I was born 1970 in Drachten, the Netherlands, and studied theoretical physics at Groningen University from 1988-1994. From 1995-1999 I did my PhD in mathematics at Nijmegen University under the supervision of Frank den Hollander (thesis: Large Space-Time Scale Behavior of Linearly Interacting Diffusions). Between 1999 and 2005 I held postdoc positions at the TU Berlin (18 months), Erlangen (4 years) and Tuebingen (the final 6 months). I obtained my habilitation at the University of Erlangen-Nuremberg in 2007 (thesis: Extinction versus unbounded growth). Since 2005 I have been at the Institute of Information Theory and Automatization of the Academy of Sciences of the Czech Republic, Prague.

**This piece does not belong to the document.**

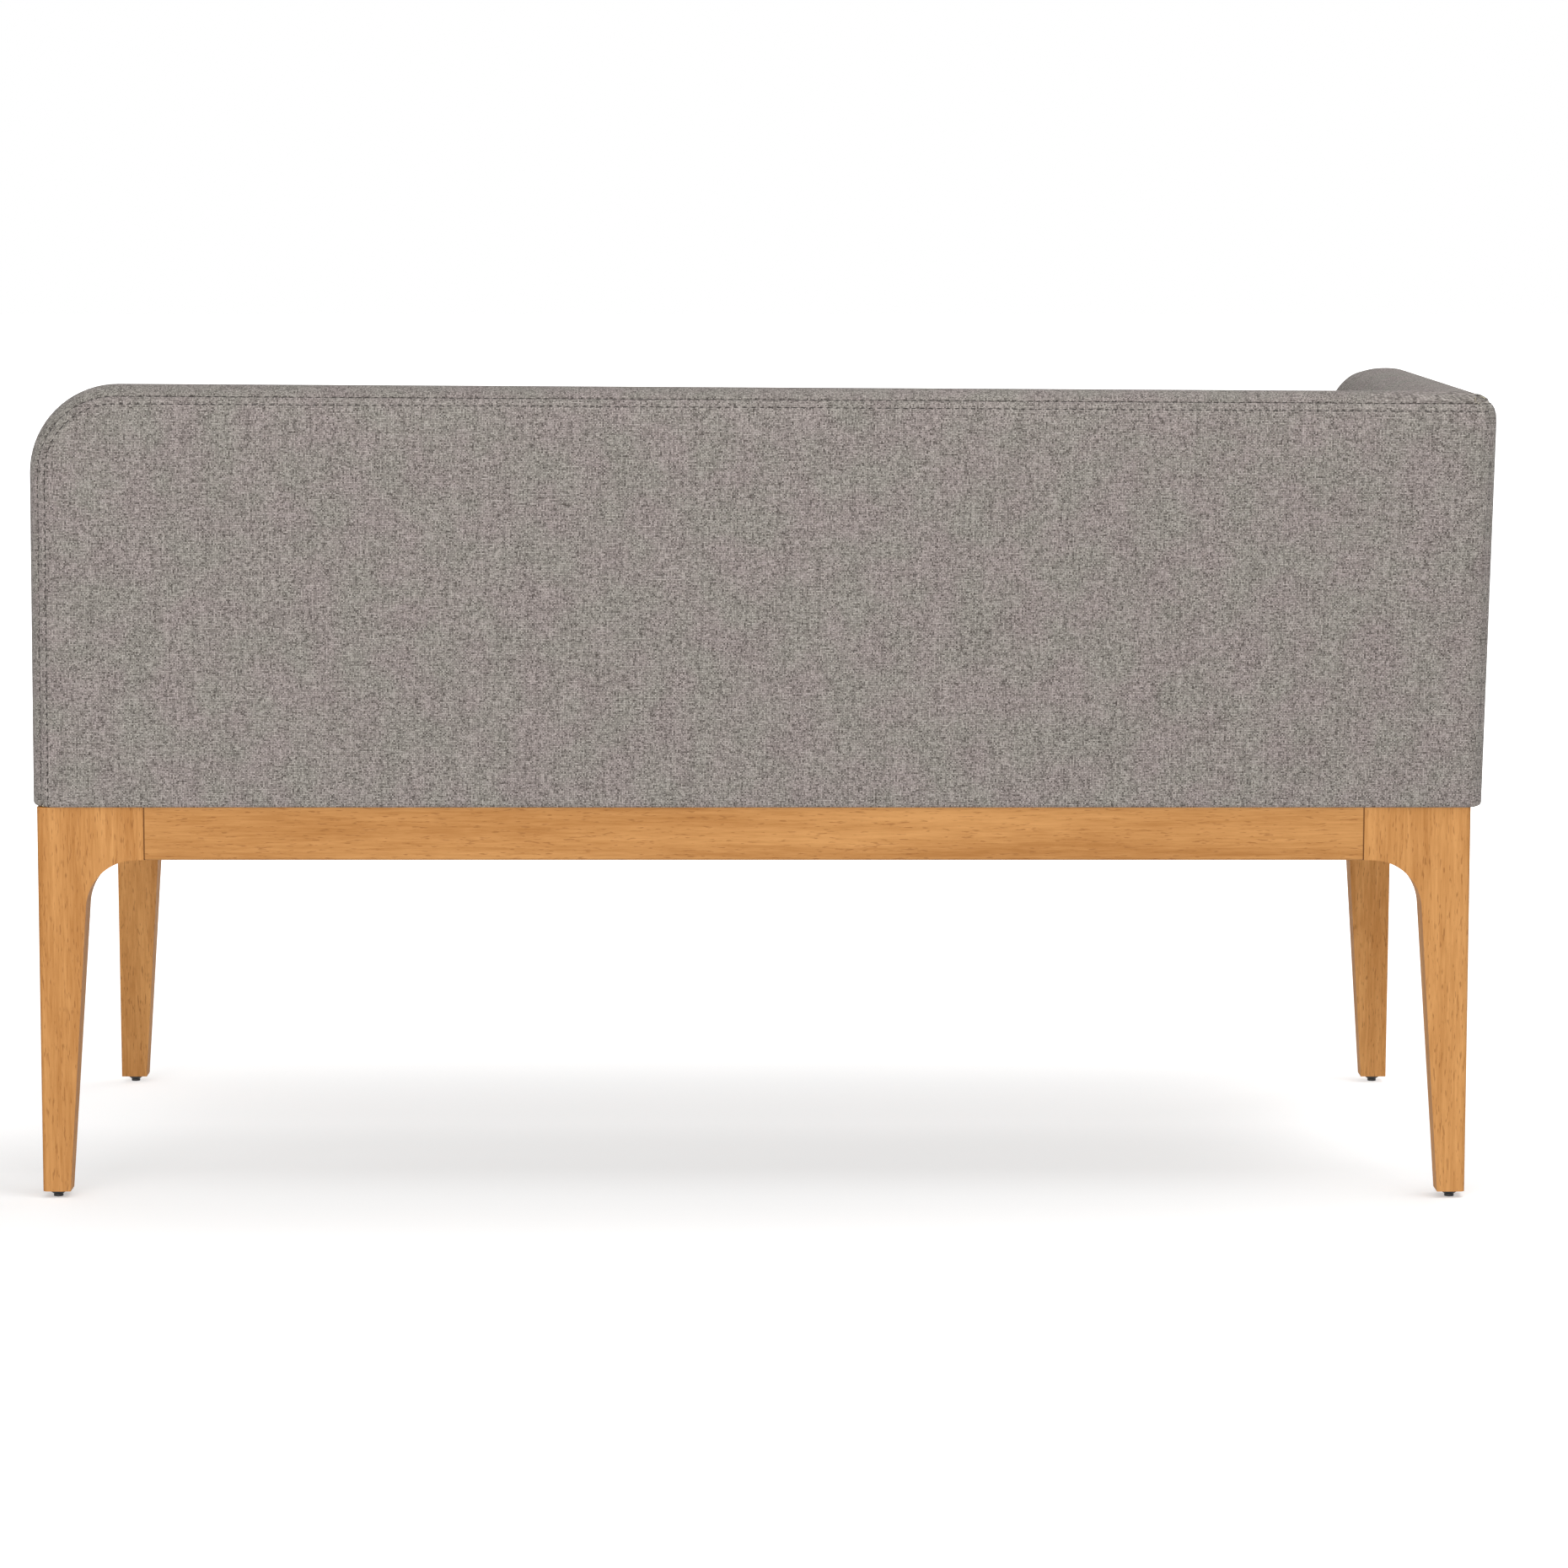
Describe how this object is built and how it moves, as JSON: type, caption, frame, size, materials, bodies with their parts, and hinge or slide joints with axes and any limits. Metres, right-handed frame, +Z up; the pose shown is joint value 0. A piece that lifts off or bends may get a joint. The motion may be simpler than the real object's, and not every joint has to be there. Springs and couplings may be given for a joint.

My research interests lie in probability theory, more specifically in the general area of interacting particle systems, percolation, and other models for space-time randomness with strong correlations. While much of the original impetus for studying these models came from theoretical physics, many of the models I have occupied myself with are (at least in part) motivated by problems from (population) biology. Since explicit solutions are usually not available, the art is to find methods that lead to good qualitative or approximative statements about these models. I am co-inventor of the Brownian net, a continuum model of branching and coalescing Browian motions.
Since 2007, I have usually taught one course each semester at Charles University on topics such as Interacting Particle Systems, Quantum Probability, Markov Chains, Large Deviations, Percolation, and Random Graphs. My lecture notes on Interacting Particle Systems are on the arXiv.